Entretanto, o incremento das exportações de produtos básicos apresentam tanto o
aumento absoluto como proporcional configurando elevação da importância
relativa, gerando o que se pode denominar reprimarização das exportações
brasileiras com a presença cada vez mais determinante desses produtos na geração
de divisas pela venda externa, crescendo mais que as mercadorias advindas da
indústria. Desde logo, na agricultura essa reprimarização atende num primeiro
momento (2000-2004) à desvalorização da moeda nacional posterior à mudança do
regime cambial de câmbio fixo para flutuante executada em janeiro de
1999.
Num
segundo momento (2006-2010), quando a moeda nacional se valoriza, o aumento dos
preços internacionais de commodities reverte tênue queda da participação
dos produtos básicos do período 2004-2006. E o crescimento posterior foi
expressivo também para os produtos básicos dos demais setores, que vinham
crescendo desde 2004 mas que aceleram esse avanço após 2007. Em linhas gerais,
os maiores preços internacionais de commodities ao compensar a
valorização cambial, em especial derivados da demanda chinesa e demais países
emergentes, estimularam as exportações de produtos básicos, sendo que os
produtos com transformação industrial, independente do setor da economia, são
mais sensíveis à valorização cambial, crescendo menos em termos de
exportação.
Dada
a reprimarização das exportações brasileiras, as questões que se colocam dizem
respeito aos limites e ao interesse nacional de expansão econômica baseada
principalmente em atividades de exploração intensiva dos recursos naturais
finitos.
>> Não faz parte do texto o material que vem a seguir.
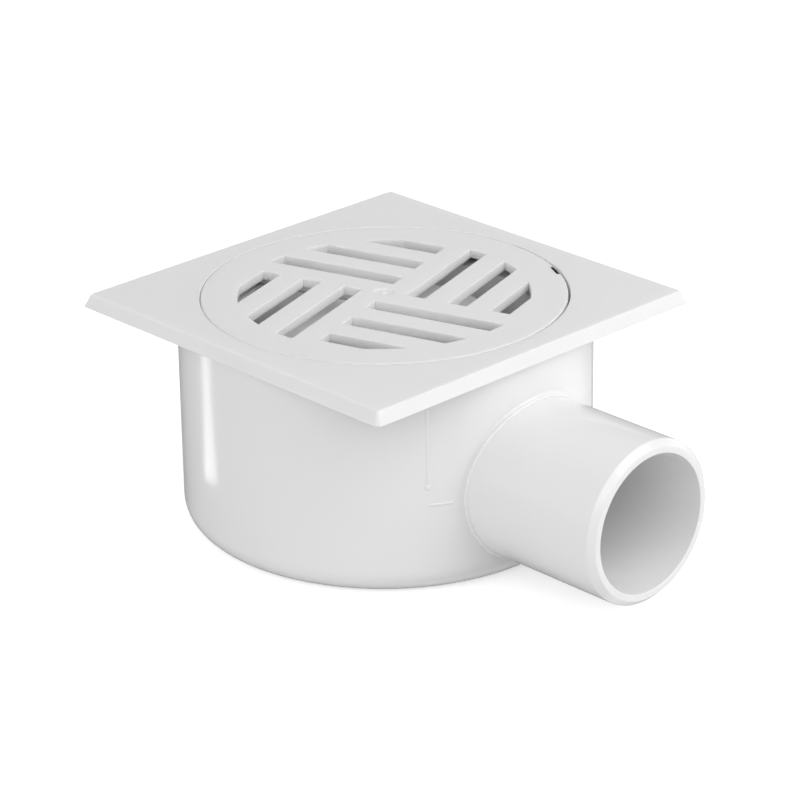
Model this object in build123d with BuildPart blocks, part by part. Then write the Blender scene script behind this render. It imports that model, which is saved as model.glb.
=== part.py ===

A reduzida sustentabilidade dessa estratégia a longo prazo é nítida
tanto pelo esgotamento progressivo das reservas minerais como pela cada vez
menor disponibilidade de novas terras agricultáveis incorporáveis à produção de
lavouras e pastagens. Na agricultura as pressões sobre cerrados e a Floresta
Amazônica terão cada vez mais intensa resistência dos movimentos ambientalistas,
da mesma forma que no plano econômico e fiscal os mecanismos de guerra fiscal
pela renúncia tributária e outros incentivos fiscais apresentam limites cada vez
mais decisivos no horizonte.
Ademais, ocupar cerrados com megalavouras de mecanização intensiva reduzindo a
ocupação no meio rural cada vez mais será considerado contraproducente, pois
segundo a Pesquisa Nacional por Amostra de Domicílio (PNAD) do Instituto
Brasileiro de Geografia e Estatística (IBGE) a População Economicamente Ativa
(PEA) no meio rural recuou em 3,9 milhões de pessoas no período 1992-2009. E
mais, nesse espaço acumula-se elevada proporção da dívida rural cuja solução vem sendo postergada
enquanto que a expansão das lavouras amplia a dependência da importação de
fertilizantes. Em síntese, a reprimarização atende ao anseio de curto prazo para
redução dos constrangimentos externos da economia brasileira, mas se mostra
incompatível com o desenvolvimento brasileiro de longo prazo, que seja
incorporador de massas assalariadas em empregos de qualidade superior e
sustentável na ótica dos recursos naturais escassos. Esse dilema deveria estar
presente na ordem do dia das discussões de um projeto nacional de prazo mais
largo.
Palavras-chave: economia brasileira, exportações setoriais, agregação de valor, desindustrialização, reprimarização.